Juan Rodolfo Wilcock – Il reato di scrivere

Uno che adopera il telefono senza sapere come funziona un telefono, deve per forza credere che dentro ci sia un piccolo nume, maligno o benevolo secondo i casi, genericamente chiamato elettricità, di cui i telefonisti sono i modesti sacerdoti. Da colui che si fa operare alla milza ma non sa assolutamente a che cosa serve la milza, possiamo soltanto aspettarci che, se l’operazione riesce bene, ogni volta che vede passare il chirurgo egli si getti per terra a baciargli i piedi (e infatti così accade). Il quale chirurgo non adorerà magari gli altri chirurghi, ma sarà a sua volta molto umile davanti al pilota di un aereo, e giunto il momento opportuno non disdegnerà, nemmeno lui, il baciamani, e se in volo il baciapiedi. Perché tutti sono oggi specialisti: qualche cosa, la sanno pure fare.

DUE PAROLE

La raccolta di articoli che Juan Rodolfo Wilcock pubblicò su “il Mondo” e “la voce repubblicana” intorno alla fine degli anni sessanta, chiamato “il reato di scrivere”, dà già idea di quale sia l’approccio al mondo della letteratura da parte dell’autore, ovvero un immondo ed utopico sforzo di avvicinamento a canoni di bellezza immacolati ed irraggiungibili, che egli stesso difende a spada tratta e che, se soltanto sfiorati dalla feccia odierna, non consentono a quasi nessun testo di concedersi il ben che minimo paragone.

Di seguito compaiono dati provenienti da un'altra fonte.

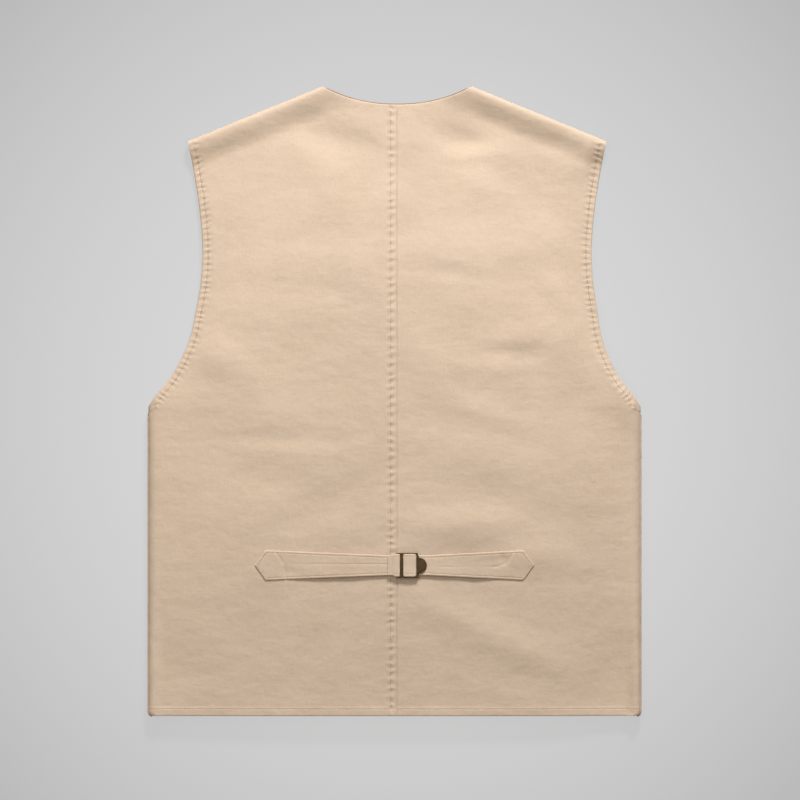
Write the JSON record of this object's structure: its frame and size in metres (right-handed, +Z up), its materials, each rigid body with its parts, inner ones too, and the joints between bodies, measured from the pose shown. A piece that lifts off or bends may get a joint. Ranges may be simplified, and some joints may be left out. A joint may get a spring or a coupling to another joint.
{
  "type": "utility work vest",
  "caption": "Sleeveless cotton-twill work vest lying face down, its back up, with a lapped centre seam, banded armholes and a buckled cinch strap.",
  "frame": {"origin": "on the surface that the vest rests on, under the middle of its outline", "axes": "+Y from the hem to the neck, +Z up out of the back, +X to the wearer's right"},
  "size_m": [0.55, 0.703, 0.0331],
  "materials": {
    "twill": "tan cotton twill, matt",
    "twill_edge": "tan cotton twill, folded and topstitched",
    "dark_bronze": "dark antique bronze, satin"
  },
  "bodies": {
    "root": {"back_panel_left": "twill", "back_panel_right": "twill", "front_panel_left": "twill", "front_panel_right": "twill", "front_placket": "twill_edge", "armhole_band_left": "twill_edge", "armhole_band_right": "twill_edge", "neck_band": "twill_edge", "strap_left": "twill_edge", "strap_right": "twill_edge", "buckle": "dark_bronze"}
  },
  "joints": []
}
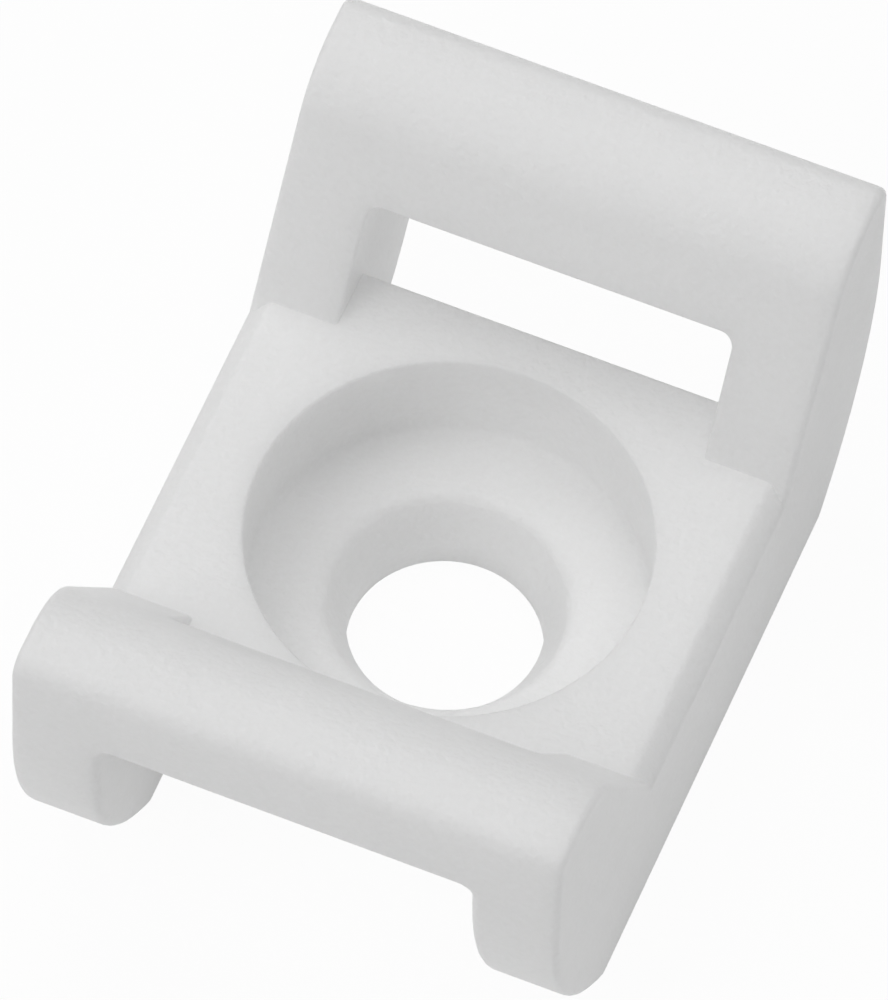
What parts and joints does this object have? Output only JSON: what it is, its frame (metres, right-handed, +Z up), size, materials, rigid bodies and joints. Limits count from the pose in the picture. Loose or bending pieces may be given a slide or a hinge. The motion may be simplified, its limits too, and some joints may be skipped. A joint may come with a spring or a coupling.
{
  "type": "cable tie mount",
  "caption": "Screw-down cable tie mount: a cradle for the bundle between two raised end bars that the tie passes under, and a recessed seat for the fixing screw.",
  "frame": {"origin": "centre of the flat base, on the axis of the screw hole", "axes": "+X across the mount, along the end bars; +Y along the mount, the way the tie runs; +Z up, away from the surface it is screwed to"},
  "size_m": [0.016, 0.0238, 0.012],
  "materials": {
    "body": "satin"
  },
  "bodies": {
    "root": {"tie_mount": "body"}
  },
  "joints": []
}
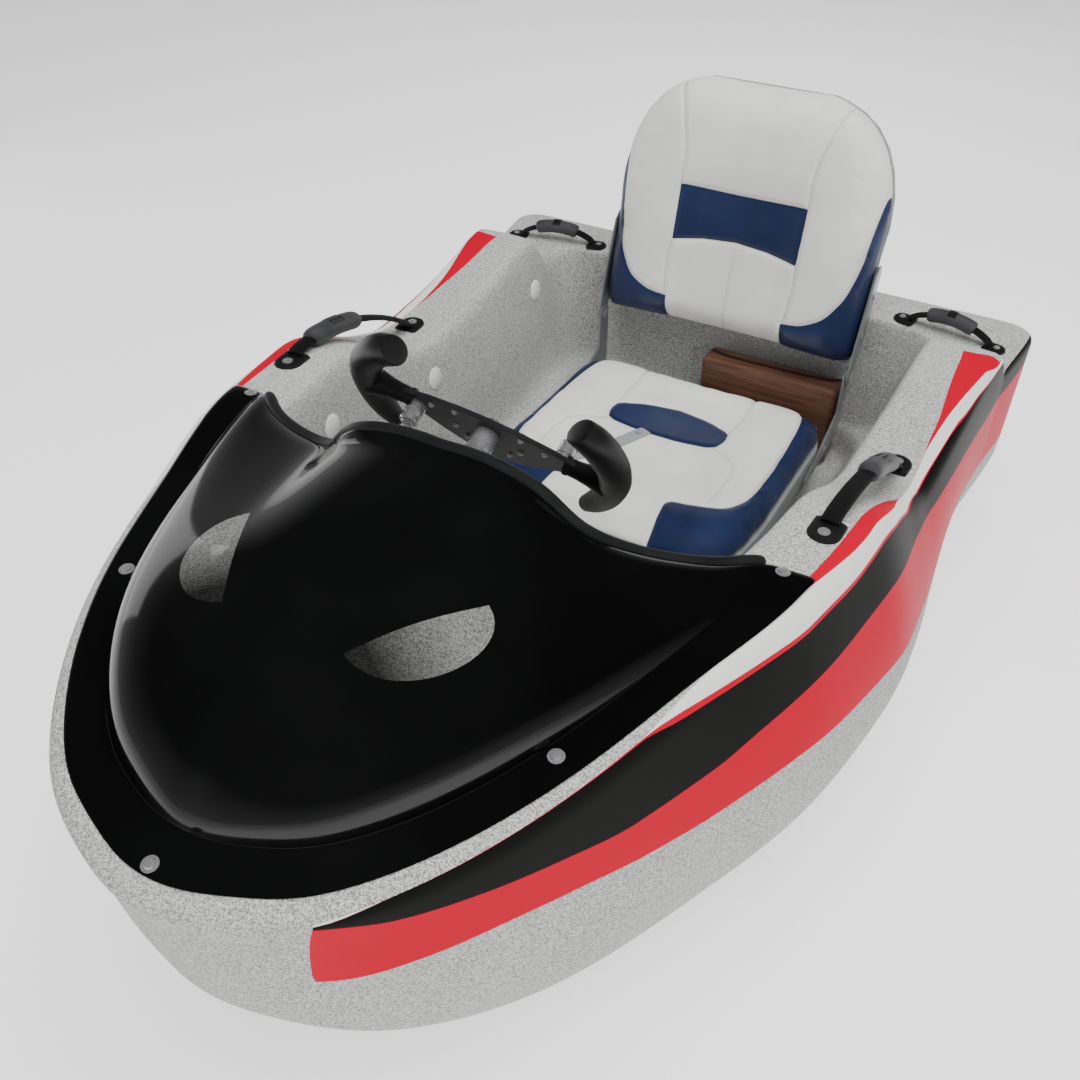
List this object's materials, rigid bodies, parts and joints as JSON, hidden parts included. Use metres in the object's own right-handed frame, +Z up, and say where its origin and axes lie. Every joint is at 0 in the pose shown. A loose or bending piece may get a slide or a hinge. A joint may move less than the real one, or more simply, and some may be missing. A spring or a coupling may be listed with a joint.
{
  "type": "kart boat",
  "caption": "One-seat powered dinghy with a moulded open hull, black bow cowl, steering yoke, folding padded seat, grab handles and a swivelling stern drive.",
  "frame": {"origin": "on the floor under the middle of the whole length, on the centre line", "axes": "+Y towards the stern, +X to port, +Z up"},
  "size_m": [1.0902, 1.865, 0.7237],
  "materials": {
    "hull": "light grey speckled moulded polyethylene with red, white and black side stripes",
    "cowl": "gloss black moulded sheet, clear over two eye-shaped panels",
    "trim": "black rubber",
    "black": "black coated",
    "steel": "bright steel",
    "aluminium": "mill aluminium",
    "vinyl": "white and navy coated seat fabric",
    "shell": "grey moulded seat plastic",
    "wood": "varnished brown",
    "webbing": "woven strap"
  },
  "bodies": {
    "boat": {"hull": "hull", "drain_plug": "black", "cowl": "cowl", "cowl_trim": "trim", "steering_post": "black", "column_housing": "aluminium", "seat_base": "wood", "seat_pan": "shell", "seat_cushion": "vinyl", "seat_bracket_port": "aluminium", "seat_bracket_starboard": "aluminium", "hinge_pin_port": "steel", "hinge_pin_starboard": "steel", "tie_strap": "webbing", "battery_case": "wood", "front_handle_port": "trim", "front_handle_starboard": "trim", "rear_handle_port": "trim", "rear_handle_starboard": "trim", "drive_bracket": "aluminium"},
    "yoke": {"steering_shaft": "steel", "yoke_plate": "black", "grip_port": "trim", "grip_starboard": "trim", "button_port": "steel", "button_starboard": "steel"},
    "back": {"back_shell": "shell", "back_cushion": "vinyl", "back_arm_port": "aluminium", "back_arm_starboard": "aluminium"},
    "drive": {"drive_leg": "aluminium", "motor_pod": "black", "prop_guard": "black"},
    "propeller": {"propeller": "black"}
  },
  "joints": [
    {"name": "steering", "type": "hinge", "parent": "boat", "child": "yoke", "pos_m": [0, -0.27749, 0.59], "axis": [0, -0.9063, -0.4226], "range_deg": [-46, 74]},
    {"name": "seat_back_fold", "type": "hinge", "parent": "boat", "child": "back", "pos_m": [0, 0.59251, 0.262], "axis": [1, 0, 0], "range_deg": [0, 97]},
    {"name": "drive_swivel", "type": "hinge", "parent": "boat", "child": "drive", "pos_m": [0, 0.75951, 0.128], "axis": [0, 0, 1], "range_deg": [-23, 37]},
    {"name": "propeller_spin", "type": "hinge", "parent": "drive", "child": "propeller", "pos_m": [0, 0.75951, 0.128], "axis": [0.1219, 0.9925, 0], "continuous": true}
  ],
  "couplings": [
    {"joint": "drive_swivel", "follows": "steering", "ratio": 0.5}
  ]
}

Citato in descrizione come “un vero e proprio programma di distruzione di vanità letteraria”, il testo arriva a demolire ogni minima velleità Borghese di quei giovani autori che si cimentano nella scrittura. Così come, ed assai più ferocemente, l’affermato autore contemporaneo già apprezzato da critica e pubblico. Critica appunto, che Wilcock tramortisce irrispettosamente. Ne ha per tutti durante le sue riflessioni stampate, e leggendo gli articoli fuori contesto storico temporale, si finisce facilmente per evincerne un certo snobismo intellettuale (tipico fra l’altro degli intellettuali di ogni epoca). Il testo risulta comunque piacevole e interessante. Innanzi tutto per la fotografia dell’editoria sessantottina italiana, e in secondo luogo per perle ed aforismi di spiccata brillantezza. Si legga “Alcuni editori, i più ricchi, comprano a volte i diritti di un’opera per assicurarsi che essa non venga pubblicata. Non bisogna tuttavia pensare che una simile situazione sia eccessivamente malinconica; la commedia dell’arte è per definizione allegra. Né c’è motivo di doglianza: l’ingiustizia è la giusta punizione di chi si offre al giudizio dei suoi inferiori.”